Robotics is a transformative technology, and within the coming decade, we’ll likely have smart and helpful machines that will exist alongside us at home and in the workplace. Those machines should, quite literally, do what we tell them to do. That is, we should be able to communicate our goals to robotics systems in the same way we interact with other people; we should be able to talk to robots. However, there’s a significant problem: most robots can’t hear.
On Thursday, Oct. 24, University of Lethbridge neuroscience professor, Dr. Matthew Tata, will present How to Talk to Your Robot: Using Cognitive Neuroscience to Make Robots That Can Hear. This is the second talk of the 2019/20 season for the Faculty of Arts & Science’s PUBlic Professor Series.
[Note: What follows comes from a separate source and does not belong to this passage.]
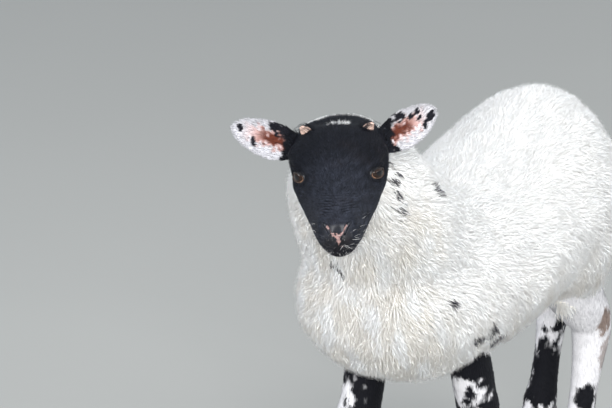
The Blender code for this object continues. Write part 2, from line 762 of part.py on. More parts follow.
def make_dewclaws(nodes, leg, end, name, place):
    x, y, deep = place
    for which, inner_side in (("inner", -1), ("outer", 1)):
        away = inner_side * (1 if x > 0 else -1)
        centre = Vector((x + away * DEWCLAW_OUT, y + deep, DEWCLAW_HEIGHT))
        lean = Matrix.Rotation(DEWCLAW_LEAN, 3, "X")
        bump = ball("dewclaw", centre, DEWCLAW_RADII, lean, 7, 4)
        boolean(leg, bump, "UNION")
        bpy.data.objects.remove(bump)
        middle = centre + Vector((0, DEWCLAW_ROOM[1], 0))
        cut = room(middle, Matrix.Identity(3), DEWCLAW_ROOM)
        made_name = f"{end}_dewclaw_{name}_{which}"
        nodes[made_name] = part_off(leg, made_name, [cut])


def make_legs(nodes, whole):
    """Parts the legs from the whole, each into its lengths, claws and dewclaws."""
    down = Vector((0, 0, -1))
    straight = Matrix.Identity(3)
    for name, side in SIDES.items():
        x, y, stride = FORELEG_AT[name]
        middle = Vector((side * FORELEG_ROOM[0], y, FORELEG_CUT - FORELEG_ROOM[2]))
        reach = room(middle, straight, FORELEG_ROOM)
        leg = part_off(whole, "forearm_" + name, [reach])
        lower = part_off(leg, "fore_cannon_" + name, [half_space(Vector((x, y, KNEE_CUT)), down)])
        nodes["forearm_" + name] = leg
        nodes["fore_cannon_" + name] = lower
        last = FORELEG[-2]
        coronet = (x, y + last[0] + stride)
        fetlock = next(row for row in FORELEG if row[1] < FETLOCK_HEIGHT)
        make_foot(nodes, lower, "fore", name, coronet)
        place = (x, y + fetlock[0] + stride, fetlock[3])
        make_dewclaws(nodes, lower, "fore", name, place)

        x, y, stride = HINDLEG_AT[name]
        middle = Vector((side * HINDLEG_ROOM[0], HINDLEG_MIDDLE, FORELEG_CUT))
        reach = room(middle, straight, HINDLEG_ROOM)
        leg = part_off(whole, "thigh_" + name, [reach, half_space(*THIGH_CUT)])
        lower = part_off(leg, "shank_" + name, [half_space(*SHANK_CUT)])
        cannon = part_off(
            lower, "hind_cannon_" + name, [half_space(Vector((x, y, HOCK_CUT)), down)]
        )
        nodes["thigh_" + name] = leg
        nodes["shank_" + name] = lower
        nodes["hind_cannon_" + name] = cannon
        last = HINDLEG[-2]
        coronet = (x, y + last[0] + stride)
        fetlock = next(row for row in HINDLEG if row[1] < FETLOCK_HEIGHT)
        make_foot(nodes, cannon, "hind", name, coronet)
        place = (x, y + fetlock[0] + stride, fetlock[3])
        make_dewclaws(nodes, cannon, "hind", name, place)


def core_body(inset):
    """Trunk, neck and tail melted into one body, with the legs joined to it."""
    body = trunk(inset)
    fuse(body, [limb("neck", NECK, inset, 16, 28), limb("tail", TAIL, inset * TAIL_CORE, 20, 16)])
    soften(body, BODY_GRAIN, BODY_PASSES, BODY_KEPT)
    legs = []
    for name in SIDES:
        legs.append(leg_path(FORELEG, FORELEG_AT[name], WOOL_HEM["fore"], inset))
        legs.append(leg_path(HINDLEG, HINDLEG_AT[name], WOOL_HEM["hind"], inset))
    return fuse(body, [limb("leg", rows) for rows in legs])


def clump_size(place):
    """Size of a clump rooted here beside the largest ones, or 0 where no wool grows."""
    x, y, z = place
    ahead = (head_frame().inverted() @ Vector(place)).y
    hem = WOOL_HEM["fore" if y < THIGH_CUT[0].y else "hind"]
    if ahead < WOOL_BEHIND and z > NECK_CUT[0].z:
        return 0.0
    if y > TAIL_CUT[0].y and abs(x - TAIL_ROOM[0].x) < TAIL_ROOM[1][0]:
        return TAIL_CLUMPS
    if z < hem:
        return 0.0
    if z < hem + WOOL_FADE and abs(x) > FORELEG[0][2] and y < THIGH_CUT[0].y:
        return LEG_CLUMPS
    if ahead < POLL_BACK and z > NECK_CUT[0].z:
        return POLL_CLUMPS
    return NECK_CLUMPS if y < NECK_CUT[0].y else 1.0


def clump_roots(core, draw):
    """Places spread evenly over the woolly part of the core, with normals and sizes."""
    core.data.calc_loop_triangles()
    vertices = core.data.vertices
    triangles = core.data.loop_triangles
    corners = np.array([[vertices[i].co for i in triangle.vertices] for triangle in triangles])
    normals = np.cross(corners[:, 1] - corners[:, 0], corners[:, 2] - corners[:, 0])
    areas = np.linalg.norm(normals, axis=1)
    picked = draw.choice(len(areas), CLUMP_PLACES, p=areas / areas.sum())
    shares = draw.dirichlet((1, 1, 1), CLUMP_PLACES)
    places = (corners[picked] * shares[:, :, None]).sum(axis=1)
    sizes = np.array([clump_size(place) for place in places])
    woolly = sizes > 0
    places, sizes, picked = places[woolly], sizes[woolly], picked[woolly]
    last = int(np.argmax(places[:, 2]))
    room, chosen = np.full(len(places), np.inf), []
    while room[last] > CLUMP_PITCH:
        chosen.append(last)
        away = np.linalg.norm(places - places[last], axis=1)
        room = np.minimum(room, 2 * away / (sizes + sizes[last]))
        last = int(np.argmax(room))
    outward = normals / areas[:, None]
    return [(Vector(places[i]), Vector(outward[picked[i]]), sizes[i]) for i in chosen]


def clump(place, normal, size, draw):
    """One rounded clump, lying back and down with the wool."""
    lie = CLUMP_LIE if size == 1.0 else Vector((0, 0, -1))
    along = (lie - normal * lie.dot(normal)).normalized()
    turn = Matrix((along, normal.cross(along), normal)).transposed()
    yaw = Matrix.Rotation(draw.uniform(-1, 1) * CLUMP_YAW, 3, "Z")
    turn = turn @ yaw @ Matrix.Rotation(-CLUMP_TILT, 3, "Y")
    radii = [half * size * (1 + CLUMP_VARIES * draw.uniform(-1, 1)) for half in CLUMP_HALF]
    centre = place - normal * CLUMP_SUNK
    return ball("clump", centre, radii, turn, CLUMP_SIDES, CLUMP_RINGS)


def fleece():
    """The whole woolly body: the core with its clumps in one union."""
    draw = np.random.default_rng(SEED)
    core = core_body(CORE_DEPTH)
    clumps = [clump(*root, draw) for root in clump_roots(core, draw)]
    fuse(core, clumps, "MANIFOLD")
    keep_largest(core)
    return core


def material(name, look):
    colour, roughness = COLOURS[look]
    made = bpy.data.materials.new(name)
    made.use_nodes = True
    shader = made.node_tree.nodes["Principled BSDF"]
    shader.inputs["Base Color"].default_value = (*colour, 1)
    shader.inputs["Roughness"].default_value = roughness
    shader.inputs["Metallic"].default_value = 0.0
    return made


LOOK_OF = {
    "head": "face", "ear": "ear", "eye": "eye", "horn": "bud", "claw": "claw",
    "dewclaw": "claw", "cannon": "leg", "shank": "leg",
}


def finish(nodes):
    """Colours each node, shades it smooth and moves the lamb's middle over the origin."""
    corners = np.array([v.co for made in nodes.values() for v in made.data.vertices])
    middle = (corners.min(axis=0) + corners.max(axis=0)) / 2
    shift = Matrix.Translation((-middle[0], -middle[1], -corners[:, 2].min()))
    for name, made in nodes.items():
        made.name = name
        made.data.transform(shift)
        words = [word for word in name.split("_") if word in LOOK_OF]
        look = LOOK_OF[words[0]] if words else "wool"
        made.data.materials.clear()
        made.data.materials.append(material(name, look))
        made.data.shade_smooth()
        made.data.set_sharp_from_angle(angle=CREASE if words else WOOL_CREASE)


def main():
    clear_scene()
    nodes = {}
    rooms = make_head(nodes)
    whole = fleece()
    carve(whole, rooms)
    keep_largest(whole)
    nodes["neck"] = part_off(whole, "neck", [half_space(*NECK_CUT)])
    behind = room(TAIL_ROOM[0], Matrix.Identity(3), TAIL_ROOM[1])
    nodes["tail"] = part_off(whole, "tail", [half_space(*TAIL_CUT), behind])
    make_legs(nodes, whole)
    nodes["torso"] = whole
    finish(nodes)


main()
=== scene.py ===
"""The looks of a black-faced hill lamb: one skin, its coat of small tufts, eyes, buds and claws.

All is made where the lamb's stations are named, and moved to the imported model's place at the
end. The fleece stands out from the skin as deep as the clumps of the solids do.
"""
import json
import math

import bmesh
import bpy
import numpy as np
from mathutils import Matrix, Vector
from mathutils.bvhtree import BVHTree
from mathutils.kdtree import KDTree

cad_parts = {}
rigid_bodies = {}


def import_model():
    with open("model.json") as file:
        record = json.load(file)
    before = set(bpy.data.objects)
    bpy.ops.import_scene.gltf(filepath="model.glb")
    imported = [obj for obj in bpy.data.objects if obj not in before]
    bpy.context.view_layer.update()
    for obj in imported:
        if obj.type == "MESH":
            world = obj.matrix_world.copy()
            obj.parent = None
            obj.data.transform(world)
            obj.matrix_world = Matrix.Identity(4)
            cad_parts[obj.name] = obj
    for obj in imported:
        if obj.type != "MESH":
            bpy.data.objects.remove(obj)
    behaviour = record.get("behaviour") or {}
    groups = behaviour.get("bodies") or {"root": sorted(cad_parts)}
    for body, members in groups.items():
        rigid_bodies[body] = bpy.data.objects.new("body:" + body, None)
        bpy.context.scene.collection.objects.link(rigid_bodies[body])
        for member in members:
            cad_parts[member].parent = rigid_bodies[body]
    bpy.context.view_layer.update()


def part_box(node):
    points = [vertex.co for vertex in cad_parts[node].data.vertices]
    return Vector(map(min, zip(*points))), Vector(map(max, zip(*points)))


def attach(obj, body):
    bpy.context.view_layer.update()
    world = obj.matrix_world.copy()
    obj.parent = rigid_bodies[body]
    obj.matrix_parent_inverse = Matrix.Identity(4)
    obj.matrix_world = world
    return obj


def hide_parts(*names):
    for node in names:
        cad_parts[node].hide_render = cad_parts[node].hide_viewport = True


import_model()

SEED = 11
SIDES = {"left": 1, "right": -1}

# Trunk, out to the tips of the wool: place along Y, half width, top, bottom.
TRUNK = (
    (-0.173, 0.042, 0.350, 0.266),
    (-0.152, 0.074, 0.374, 0.238),
    (-0.112, 0.090, 0.387, 0.219),
    (-0.060, 0.099, 0.394, 0.214),
    (0.000, 0.103, 0.399, 0.218),
    (0.060, 0.105, 0.408, 0.228),
    (0.120, 0.102, 0.425, 0.248),
    (0.162, 0.092, 0.434, 0.266),
    (0.198, 0.073, 0.419, 0.286),
    (0.223, 0.050, 0.386, 0.306),
)
TRUNK_WIDEST = 0.43
TRUNK_POWER = (1.75, 2.2)
NECK = (
    (0.000, -0.020, 0.305, 0.085, 0.080),
    (0.000, -0.075, 0.325, 0.085, 0.078),
    (0.001, -0.110, 0.354, 0.082, 0.075),
    (0.002, -0.142, 0.390, 0.077, 0.066),
    (0.003, -0.167, 0.427, 0.065, 0.059),
    (0.005, -0.184, 0.454, 0.049, 0.047),
    (0.008, -0.196, 0.470, 0.033, 0.028),
)
TAIL = (
    (0.000, 0.190, 0.374, 0.020, 0.020),
    (0.000, 0.222, 0.368, 0.024, 0.022),
    (0.002, 0.249, 0.336, 0.025, 0.022),
    (0.004, 0.257, 0.288, 0.024, 0.021),
    (0.007, 0.261, 0.244, 0.021, 0.019),
    (0.010, 0.264, 0.206, 0.015, 0.014),
    (0.012, 0.265, 0.186, 0.009, 0.009),
)
TAIL_CORE = 0.35
TAIL_PLACE = (0.235, 0.012, 0.034)  # behind this, and this far to each side of this X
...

The free event runs from 7 to 9 p.m. at the Sandman Signature Lethbridge Lodge and is open to the public.
Tata’s Cognitive Robotics Lab in the U of L’s Department of Neuroscience has been developing auditory AI for the past five years, and this talk will explore how we solve some of the problems that face all hearing systems, whether they are biological or machine. Auditory AI needs to solve these computational problems in fast and efficient ways, so we turn to the human brain for inspiration in developing our algorithms. By studying how we localize sounds, understand speech, and focus our auditory attention, we not only achieve a better understanding of how the human brain works, but we also can translate these discoveries into algorithms for robots so they can behave more naturally in the auditory world.
His research program explores how the brain solves the computational problems of vision and hearing, using a range of technologies including dense-array electroencephalography (EEG), perceptual psychophysics and computer simulations. He is passionate about applied science and the translation of basic research into technologies that help people
Tata is also the co-founder and CEO of Reverb Robotics, a Lethbridge-based tech startup that develops auditory artificial intelligence for robotics and autonomous applications.